Un granjero tenía un hermoso caballo, pero el animal enfermó y yacía en el suelo con el cuerpo muy debilitado. El propietario, desesperado, llamó al veterinario que después de examinarlo dijo:
—Su caballo tiene una infección vírica. Ha de tomar este medicamento durante tres días consecutivos. Si no mejora, tendremos que sacrificarlo. El veterinario le dio el medicamento al caballo y se marchó.

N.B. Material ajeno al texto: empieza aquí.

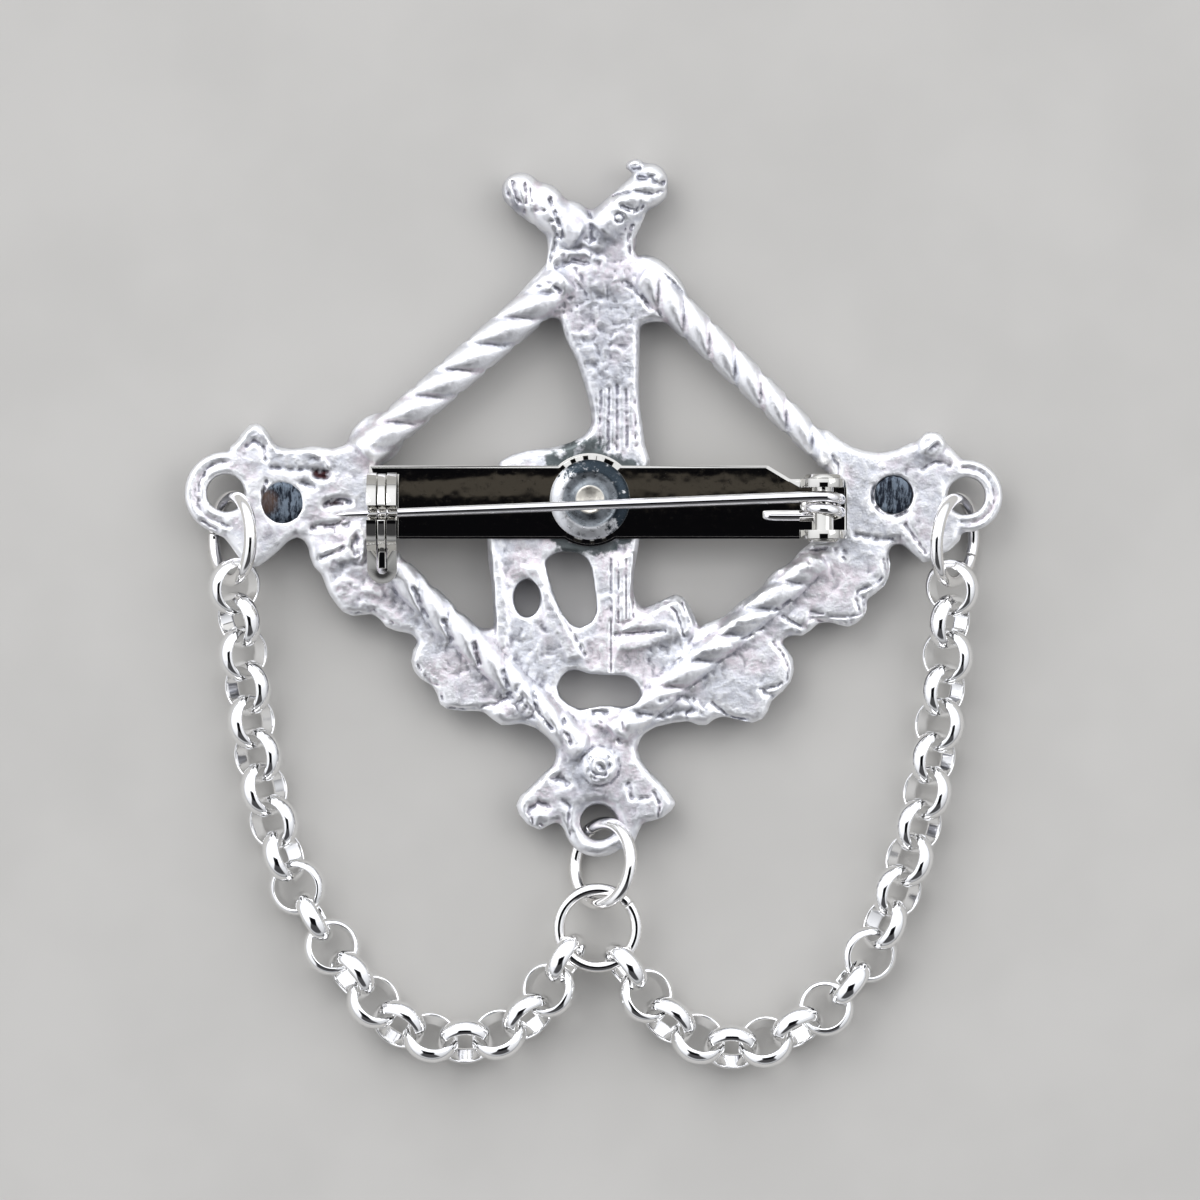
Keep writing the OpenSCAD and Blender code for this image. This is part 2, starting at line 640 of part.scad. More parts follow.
module link(centre, way, roll) {
    flat = norm([way[0], way[1]]);
    ease = 0.22 * link_thick;
    translate(centre)
        rotate([0, -atan2(way[2], flat), atan2(way[1], way[0])])
            rotate([roll, 0, 0])
                rotate_extrude($fn = 36)
                    translate([link_diameter / 2 - link_thick, -link_wide / 2])
                        polygon([[0, 2 * ease], [ease, 0], [link_thick - 1.6 * ease, 0],
                            [link_thick, 2 * ease], [link_thick, link_wide - 2 * ease],
                            [link_thick - 1.6 * ease, link_wide], [ease, link_wide],
                            [0, link_wide - 2 * ease]]);
}

module chain(route, rolls, turn) {
    spots = centres(route);
    last = len(spots) - 1;
    for (i = [0 : last])
        link(spots[i], spots[min(last, i + 1)] - spots[max(0, i - 1)],
            lookup(i / last, rolls) + (i % 2 == 0 ? 0 : turn));
}

module chain_left() {
    color("silver")
        chain(LEFT_LINE, LEFT_ROLL, 90);
}

module chain_right() {
    color("silver")
        chain(RIGHT_LINE, RIGHT_ROLL, -90);
}

brooch_casting();
left_rivet();
right_rivet();
pin_bar();
bar_rivet();
catch_rotor();
pin_stem();
hinge_rivet();
left_lug_ring();
right_lug_ring();
upper_drop_ring();
lower_drop_ring();
chain_left();
chain_right();
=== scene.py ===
"""Looks of a chained lapel brooch, lying on its front and seen from its pinned back.

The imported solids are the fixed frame. The casting, the bar, the pin and the rings are remade over them
with softer forms, and the chain links are one pattern link set on each solid link.
"""

from __future__ import annotations

import logging
import math
from dataclasses import dataclass
from enum import Enum

import bpy
import numpy as np
from mathutils import Euler, Matrix, Vector, noise


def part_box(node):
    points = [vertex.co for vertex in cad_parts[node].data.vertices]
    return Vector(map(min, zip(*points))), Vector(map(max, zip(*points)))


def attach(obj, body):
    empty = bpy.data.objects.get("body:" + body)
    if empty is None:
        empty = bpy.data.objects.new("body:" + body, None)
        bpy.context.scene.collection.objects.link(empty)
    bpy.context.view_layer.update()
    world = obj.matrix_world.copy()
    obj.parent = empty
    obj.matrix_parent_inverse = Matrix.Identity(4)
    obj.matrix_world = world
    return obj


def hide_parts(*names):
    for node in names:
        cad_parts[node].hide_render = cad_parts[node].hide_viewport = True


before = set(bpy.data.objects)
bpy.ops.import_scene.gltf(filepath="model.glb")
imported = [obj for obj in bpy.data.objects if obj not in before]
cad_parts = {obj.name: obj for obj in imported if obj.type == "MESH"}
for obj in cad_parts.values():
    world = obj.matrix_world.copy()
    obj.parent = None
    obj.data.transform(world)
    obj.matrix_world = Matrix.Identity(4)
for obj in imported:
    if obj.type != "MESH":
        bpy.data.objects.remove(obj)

MM = 0.001
UNIT_MM = 0.08
UNIT = UNIT_MM * MM
ORIGIN_X = 597
ORIGIN_Y = 500

log = logging.getLogger("lapel_chain")


class Body(Enum):
    """The bodies that the pieces ride on."""

    BROOCH = "brooch"
    PIN = "pin"
    ROTOR = "rotor"


class Slot(Enum):
    """The material slots of the record."""

    CAST = "cast_metal"
    SET_PIN = "set_pin_metal"
    BAR = "bar_metal"
    RIVET = "rivet_metal"
    CATCH = "catch_metal"
    PIN = "pin_metal"
    RING = "ring_metal"
    CHAIN = "chain_metal"


def spot(px: float, py: float, z: float = 0.0) -> Vector:
    """A point of the drawing as metres in the frame.

    Args:
        px: drawing units to the right.
        py: drawing units down.
        z: height in mm.

    Returns:
        The point in metres.
    """
    return Vector(((px - ORIGIN_X) * UNIT, (ORIGIN_Y - py) * UNIT, z * MM))


def drawing(co: np.ndarray) -> tuple[np.ndarray, np.ndarray]:
    """Drawing units to the right and down, from points in metres."""
    return co[:, 0] / UNIT + ORIGIN_X, ORIGIN_Y - co[:, 1] / UNIT


RIVET_MIDDLE = spot(590, 500)


def calm() -> None:
    """Leave edit mode and deselect everything."""
    if bpy.context.object and bpy.context.object.mode != "OBJECT":
        bpy.ops.object.mode_set(mode="OBJECT")
    bpy.ops.object.select_all(action="DESELECT")


def take(obj: bpy.types.Object) -> None:
    """Make obj the only selected and the active object."""
    calm()
    obj.select_set(True)
    bpy.context.view_layer.objects.active = obj


def edit(obj: bpy.types.Object, mode: str = "VERT") -> None:
    """Open obj in edit mode with everything selected.

    Args:
        obj: the mesh to edit.
        mode: VERT, EDGE or FACE selection.
    """
    take(obj)
    bpy.ops.object.mode_set(mode="EDIT")
    bpy.ops.mesh.select_mode(type=mode)
    bpy.ops.mesh.select_all(action="SELECT")


def done() -> None:
    """Close edit mode."""
    bpy.ops.object.mode_set(mode="OBJECT")


def started(name: str) -> bpy.types.Object:
    """Name the primitive that was just added and put its place into its mesh.

    Args:
        name: the piece's name.

    Returns:
        The new object at the origin.
    """
    obj = bpy.context.object
    obj.name = name
    obj.data.name = name
    bpy.ops.object.transform_apply(location=True, rotation=True, scale=True)
    return obj


def merged_copy(node: str, name: str) -> bpy.types.Object:
    """A copy of a solid with its loose triangles joined.

    Args:
        node: the solid's name.
        name: the new piece's name.

    Returns:
        The copy, parented to nothing.
    """
    take(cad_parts[node])
    bpy.ops.object.duplicate()
    obj = bpy.context.object
    obj.parent = None
    for key in list(obj.keys()):
        del obj[key]
    obj.name = name
    obj.data.name = name
    obj.data.materials.clear()
    edit(obj)
    bpy.ops.mesh.remove_doubles(threshold=0.002 * MM)
    done()
    return obj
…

El cerdo, que había escuchado la conversación, estremecido, no podía dejar que su amigo muriera. Se acercó al caballo y le dijo con ternura:
—¡Ánimo, amigo! ¡No te rindas! Intenta levantarte porque si no mejoras, vas a ser sacrificado. Sé que puedes hacerlo. El cerdo se quedó al lado del caballo animándolo y dándole compañía.

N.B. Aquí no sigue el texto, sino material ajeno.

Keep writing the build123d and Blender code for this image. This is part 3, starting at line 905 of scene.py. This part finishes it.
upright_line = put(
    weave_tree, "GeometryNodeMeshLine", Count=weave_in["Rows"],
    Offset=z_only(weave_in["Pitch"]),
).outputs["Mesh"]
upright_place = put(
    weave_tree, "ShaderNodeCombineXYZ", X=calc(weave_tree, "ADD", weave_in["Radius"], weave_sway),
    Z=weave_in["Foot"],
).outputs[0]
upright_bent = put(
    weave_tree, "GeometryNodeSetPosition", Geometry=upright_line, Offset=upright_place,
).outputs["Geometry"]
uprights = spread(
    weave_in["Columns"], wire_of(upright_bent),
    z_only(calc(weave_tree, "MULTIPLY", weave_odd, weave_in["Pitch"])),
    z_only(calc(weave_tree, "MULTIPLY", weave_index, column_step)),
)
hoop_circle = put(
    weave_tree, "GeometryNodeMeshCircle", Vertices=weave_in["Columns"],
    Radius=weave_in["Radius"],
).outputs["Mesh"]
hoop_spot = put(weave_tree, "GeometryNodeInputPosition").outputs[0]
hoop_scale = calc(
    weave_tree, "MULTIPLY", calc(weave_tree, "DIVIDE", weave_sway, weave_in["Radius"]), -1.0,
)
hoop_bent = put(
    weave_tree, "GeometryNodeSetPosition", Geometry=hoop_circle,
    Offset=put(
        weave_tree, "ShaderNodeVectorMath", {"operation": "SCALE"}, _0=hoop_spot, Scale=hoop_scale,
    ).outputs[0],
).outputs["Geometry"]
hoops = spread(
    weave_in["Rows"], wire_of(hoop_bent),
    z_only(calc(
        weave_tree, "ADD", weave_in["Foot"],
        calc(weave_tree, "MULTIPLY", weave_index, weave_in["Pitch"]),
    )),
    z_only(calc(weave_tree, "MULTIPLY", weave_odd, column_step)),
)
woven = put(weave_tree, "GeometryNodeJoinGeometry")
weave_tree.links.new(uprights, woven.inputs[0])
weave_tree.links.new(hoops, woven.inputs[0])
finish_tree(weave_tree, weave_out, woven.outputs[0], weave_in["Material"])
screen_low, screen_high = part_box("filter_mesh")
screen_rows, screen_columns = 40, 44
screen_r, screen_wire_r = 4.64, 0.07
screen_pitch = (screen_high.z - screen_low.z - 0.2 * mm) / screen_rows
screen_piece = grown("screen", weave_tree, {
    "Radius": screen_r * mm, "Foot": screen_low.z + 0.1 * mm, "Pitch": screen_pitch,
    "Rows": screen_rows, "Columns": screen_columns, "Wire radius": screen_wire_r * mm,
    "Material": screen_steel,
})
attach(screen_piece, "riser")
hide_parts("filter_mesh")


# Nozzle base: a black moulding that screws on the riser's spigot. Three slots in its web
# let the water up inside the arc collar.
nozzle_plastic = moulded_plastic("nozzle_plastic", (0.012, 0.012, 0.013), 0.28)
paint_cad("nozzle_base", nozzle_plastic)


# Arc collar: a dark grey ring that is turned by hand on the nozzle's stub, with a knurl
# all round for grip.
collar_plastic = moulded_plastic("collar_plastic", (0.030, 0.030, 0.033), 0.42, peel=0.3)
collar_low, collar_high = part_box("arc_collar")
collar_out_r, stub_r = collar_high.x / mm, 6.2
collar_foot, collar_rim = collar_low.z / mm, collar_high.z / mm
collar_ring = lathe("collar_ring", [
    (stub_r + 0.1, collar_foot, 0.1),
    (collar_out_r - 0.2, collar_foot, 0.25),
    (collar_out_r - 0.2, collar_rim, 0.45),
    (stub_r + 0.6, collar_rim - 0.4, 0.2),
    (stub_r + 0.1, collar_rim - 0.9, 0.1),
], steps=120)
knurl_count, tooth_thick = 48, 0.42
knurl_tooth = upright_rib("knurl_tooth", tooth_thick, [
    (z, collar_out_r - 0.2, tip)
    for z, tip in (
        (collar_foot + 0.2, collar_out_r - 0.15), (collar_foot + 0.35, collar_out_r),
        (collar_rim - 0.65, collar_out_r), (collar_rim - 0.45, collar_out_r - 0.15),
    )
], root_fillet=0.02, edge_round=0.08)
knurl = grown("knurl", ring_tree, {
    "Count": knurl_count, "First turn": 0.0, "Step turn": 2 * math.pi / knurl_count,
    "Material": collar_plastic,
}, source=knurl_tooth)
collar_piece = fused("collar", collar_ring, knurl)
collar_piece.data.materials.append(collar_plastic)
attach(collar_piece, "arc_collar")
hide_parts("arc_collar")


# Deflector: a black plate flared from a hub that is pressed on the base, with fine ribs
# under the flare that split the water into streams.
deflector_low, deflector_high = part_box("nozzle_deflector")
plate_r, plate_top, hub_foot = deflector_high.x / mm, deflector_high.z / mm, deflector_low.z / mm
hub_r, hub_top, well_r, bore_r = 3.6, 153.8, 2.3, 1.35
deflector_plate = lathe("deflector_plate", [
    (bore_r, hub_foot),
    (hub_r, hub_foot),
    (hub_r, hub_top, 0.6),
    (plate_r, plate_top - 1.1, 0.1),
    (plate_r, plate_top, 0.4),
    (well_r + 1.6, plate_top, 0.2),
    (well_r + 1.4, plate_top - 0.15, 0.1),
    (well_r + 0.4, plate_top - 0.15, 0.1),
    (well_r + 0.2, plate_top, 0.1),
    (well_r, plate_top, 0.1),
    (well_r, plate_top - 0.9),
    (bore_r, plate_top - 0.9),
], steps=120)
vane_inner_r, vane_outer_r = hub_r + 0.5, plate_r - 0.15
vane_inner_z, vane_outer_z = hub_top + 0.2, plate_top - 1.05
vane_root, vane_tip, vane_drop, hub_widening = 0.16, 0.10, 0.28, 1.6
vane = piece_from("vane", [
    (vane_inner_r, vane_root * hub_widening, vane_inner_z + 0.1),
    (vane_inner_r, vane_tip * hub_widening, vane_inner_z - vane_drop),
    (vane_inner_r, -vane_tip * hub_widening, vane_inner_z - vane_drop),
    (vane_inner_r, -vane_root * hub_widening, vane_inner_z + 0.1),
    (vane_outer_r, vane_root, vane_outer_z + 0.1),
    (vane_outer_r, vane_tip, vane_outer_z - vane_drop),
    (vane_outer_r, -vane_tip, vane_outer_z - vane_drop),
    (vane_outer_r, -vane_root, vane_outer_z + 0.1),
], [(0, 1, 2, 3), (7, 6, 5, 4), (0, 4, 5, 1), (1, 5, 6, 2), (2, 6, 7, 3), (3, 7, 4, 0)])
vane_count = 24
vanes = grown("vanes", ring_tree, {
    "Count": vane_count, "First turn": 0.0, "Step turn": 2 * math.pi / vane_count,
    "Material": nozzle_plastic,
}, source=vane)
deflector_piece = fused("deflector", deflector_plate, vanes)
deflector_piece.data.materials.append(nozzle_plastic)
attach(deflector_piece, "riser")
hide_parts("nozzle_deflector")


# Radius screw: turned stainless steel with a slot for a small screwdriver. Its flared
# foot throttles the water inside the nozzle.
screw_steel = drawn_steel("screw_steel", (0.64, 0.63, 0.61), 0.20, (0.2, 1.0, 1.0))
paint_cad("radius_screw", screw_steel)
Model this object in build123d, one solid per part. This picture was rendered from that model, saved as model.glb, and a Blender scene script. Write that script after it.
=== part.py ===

Al segundo día, le dieron otra dosis de la medicina. El caballo seguía débil y respiraba con dificultad. Cuando se fueron el granjero y el veterinario, el cerdo, angustiado, se acercó al caballo y le dijo:
—¡Vamos, mi gran amigo! ¡Levántate! ¡Yo te ayudo!
El campesino observaba desde lejos, sorprendido, el comportamiento del cerdo.
Al tercer día le dieron la última dosis. Al ver que no había mejorado, el veterinario dijo:
—Probablemente, tendremos que sacrificarlo mañana porque los demás caballos podrían contagiarse.
Cuando ambos se fueron, el cerdo volvió a acercarse al caballo, y le dijo:
—¡Venga, amigo! Es ahora o nunca... ¡Ánimo! Yo te ayudo... ¡Vamos!... ¡A la de tres!... Una, dos, tres… Así, así…Ya casi... Ahora intenta caminar… Despacio... Un poco más rápido... ¡Fantástico! ¡Corre! ¡Lo has logrado, campeón!
El caballo había superado la enfermedad con la ayuda del cerdo.
Cuando al cuarto día llegó el dueño del caballo y lo vio corriendo dijo:
—¡Milagro! ¡El caballo se ha curado! ¡Hay que hacer una fiesta! ¡Vamos a matar al cerdo para celebrarlo!
Muchas veces, quienes más ayudan y se sacrifican por los demás son los más olvidados y los que sufren las mayores injusticias.